When I was a child, someone told me that I should “do what you love, no matter how much it pays.” The fact that I’d not followed that advice had finally caught up with me, and was about to destroy me.
At any rate, I figured that I needed to do something fulfilling: I decided that I needed to go back to school. I wanted to help people, to teach them. Hadn’t that been my dream so many years ago at IWU? To do that, I would need a Master’s degree. I enrolled in the Humanities program at Central Michigan University and took out as much as I could in student loans. Still, when Angie got very sick with endometriosis and couldn’t work, we needed some more income.
That’s when my Internet writing career began, and that’s where I’ll pick up next time.










10 comments ↓
Hi Bob – what an amazing story. You must have felt really depressed if crashing into a telephone poll seemed like a better option than going to work.
It must have been awful at the time though – depression is a horrible thing. It sound like you have a really supportive wife though and it’s brilliant how you managed to pull things round and finally found something you loved doing.
I wasn’t suicidal, but I was close. I was trying to think of ways to become disabled, it was that bad.
The more I think about this post, the more I realize I’ve left out one significant thing:
Anti-depressants.
I tried several through that time and none of them could control my anxiety. Some helped more than others, and when I was ready to move forward doing something fulfilling, those meds proved an invaluable support. I see my recovery as a stool with 3 legs: Angie and the girls, meaningful work, and Wellbutrin. Knock out one leg and the stool falls over.
Thanks for the candid account. My best to your family.
Thanks for sharing your story.
I worked in technical support / system admin for a little while and I can agree that it is soul-less, meaningless work. Combine it with a tool for a boss and it becomes very hard to get up out of bed in the morning and go to work.

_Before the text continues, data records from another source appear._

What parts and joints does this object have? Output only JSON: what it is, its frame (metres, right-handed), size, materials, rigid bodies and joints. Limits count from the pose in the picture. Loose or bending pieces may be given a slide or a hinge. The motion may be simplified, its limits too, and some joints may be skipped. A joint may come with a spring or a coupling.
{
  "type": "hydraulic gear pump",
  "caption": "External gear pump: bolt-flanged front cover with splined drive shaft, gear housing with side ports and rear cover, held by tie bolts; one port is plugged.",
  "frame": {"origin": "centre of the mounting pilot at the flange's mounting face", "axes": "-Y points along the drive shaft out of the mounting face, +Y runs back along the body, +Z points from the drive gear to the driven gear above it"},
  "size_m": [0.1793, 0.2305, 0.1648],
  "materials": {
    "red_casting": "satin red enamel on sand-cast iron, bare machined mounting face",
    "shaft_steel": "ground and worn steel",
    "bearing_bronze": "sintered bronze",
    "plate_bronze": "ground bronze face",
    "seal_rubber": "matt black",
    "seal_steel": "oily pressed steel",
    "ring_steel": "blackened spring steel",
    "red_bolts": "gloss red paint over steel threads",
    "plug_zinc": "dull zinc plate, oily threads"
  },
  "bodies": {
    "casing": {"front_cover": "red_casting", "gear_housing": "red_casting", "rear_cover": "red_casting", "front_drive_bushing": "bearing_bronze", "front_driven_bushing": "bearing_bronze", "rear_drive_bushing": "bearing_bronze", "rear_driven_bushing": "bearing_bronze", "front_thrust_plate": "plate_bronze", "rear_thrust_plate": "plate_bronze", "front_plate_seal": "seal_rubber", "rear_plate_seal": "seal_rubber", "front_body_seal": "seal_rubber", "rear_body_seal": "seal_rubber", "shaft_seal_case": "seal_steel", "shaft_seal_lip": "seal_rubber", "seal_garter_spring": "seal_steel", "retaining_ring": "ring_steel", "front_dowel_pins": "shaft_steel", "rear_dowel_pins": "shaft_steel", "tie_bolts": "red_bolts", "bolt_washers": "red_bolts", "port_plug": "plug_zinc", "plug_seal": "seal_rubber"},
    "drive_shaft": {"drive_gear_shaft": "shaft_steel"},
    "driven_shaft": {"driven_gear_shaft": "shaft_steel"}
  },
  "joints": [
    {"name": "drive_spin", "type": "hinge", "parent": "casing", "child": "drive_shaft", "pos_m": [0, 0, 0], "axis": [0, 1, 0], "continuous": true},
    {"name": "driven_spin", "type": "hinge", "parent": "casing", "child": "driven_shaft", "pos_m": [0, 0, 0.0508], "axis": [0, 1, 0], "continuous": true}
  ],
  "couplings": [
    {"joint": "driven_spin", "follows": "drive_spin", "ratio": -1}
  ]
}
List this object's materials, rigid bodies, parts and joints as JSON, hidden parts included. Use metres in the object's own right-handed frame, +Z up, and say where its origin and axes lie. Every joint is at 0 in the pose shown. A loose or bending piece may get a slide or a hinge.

It is a shame that sometimes it takes something like getting fired to shake us out of our work induced auto-pilot lives and find something meaninful to do, but it can be the best thing that ever happens.
Steve Mills
@ Vijayendra – Thanks for stopping in, and for your well-wishes.
@ Steve – the guy was more than a tool. He was a power tool. Having said that, I owe him my career now, in some ways.
Okay, now I love Angie even more.
Hanging on to every word and wanting to read more!
@ Amy – I know what ya mean.
@ DeafMom – Welcome, welcome! I hope I don’t disappoint!
[...] Banging My Gong – The Brand, Part 3 [...]
Bob: So glad you pulled through. Transitions are never easy. I was in a similar state of mind but I actually found the IT work (contract) fulfilling. There were other social issues, which I’ve written about elsewhere and don’t like to revisit too often.
Can’t wait to find the next part in this series.